Of the origins of Charles Vane, the rashest member of the Flying Gang, we know very little. Prior to going pirate in 1715 or 1716, he was living in Port Royal, Jamaica, although records of his trial indicate he was not from there. He joined the crew of the privateer Henry Jennings prior to his epic assault on the camp from which the Spanish were attempting to salvage the wrecks of the 1715 treasure fleet, and later became one of the denizens of Nassau, where the Flying Gang created its pirate republic.

Charles Vane, in an early 18th century engraving made by an artist who had never seen him.

Vane was in Nassau when Vincent Pearse of HMS Phoenix first confronted the pirates in February 1718, and subsequently slipped out of the harbor with his own band of pirates, first operating out of open boats.
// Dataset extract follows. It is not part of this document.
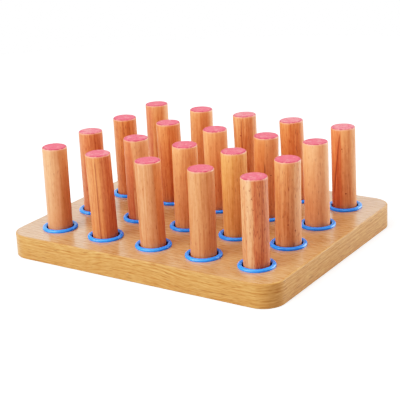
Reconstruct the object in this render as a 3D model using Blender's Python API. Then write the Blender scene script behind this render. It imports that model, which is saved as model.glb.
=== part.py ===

From then on, Vane remained a thorn in the side of British authorities attempting to subdue the Bahamas, capturing their trading vessels and regularly returning to Nassau to taunt them with his prizes.

By July, 1718, Vane had become the de facto leader of Nassau’s die-hard faction, the pirates who did not wish to accept the king’s pardon and who wished to resist the arrival of would-be-governor Woodes Rogers. Vane’s most infamous act came on the night of July 26, 1718, when he nearly destroyed two of the naval frigates escorting Rogers into Nassau harbor. His pirate gang escaped Nassau in a swift sloop and did their best to disrupt Rogers’ tenuous rule by raiding Bahamian shipping while attempting to organize an invasion of the island. On August 30 he blockaded the port of Charleston, South Carolina, capturing several vessels.

According to A General History of the Pirates, Vane tracked down Blackbeard, then living in “retirement” in North Carolina, probably in an effort to convince him to join an assault on Nassau. Their crews were said to have partied on Ocracoke Island – part of the Outer Banks – before separating to face their respective destinies. The meeting is sometimes dismissed as a legend, but period documents found while researching

The Republic of Pirates suggest the meeting probably did in fact take place in September or October of 1718.

Vane, like the fictional Jack Sparrow, was ultimately deposed by his own men, after he declined to attack a French warship in November of 1718; command of his brigantine to Calico Jack Rackham. Vane and 15 followers were left with a captured sloop, with which they tried to rebuild their fortunes, brazenly attacking vessels around Jamaica, headquarters of the Royal Navy’s West Indies squadron.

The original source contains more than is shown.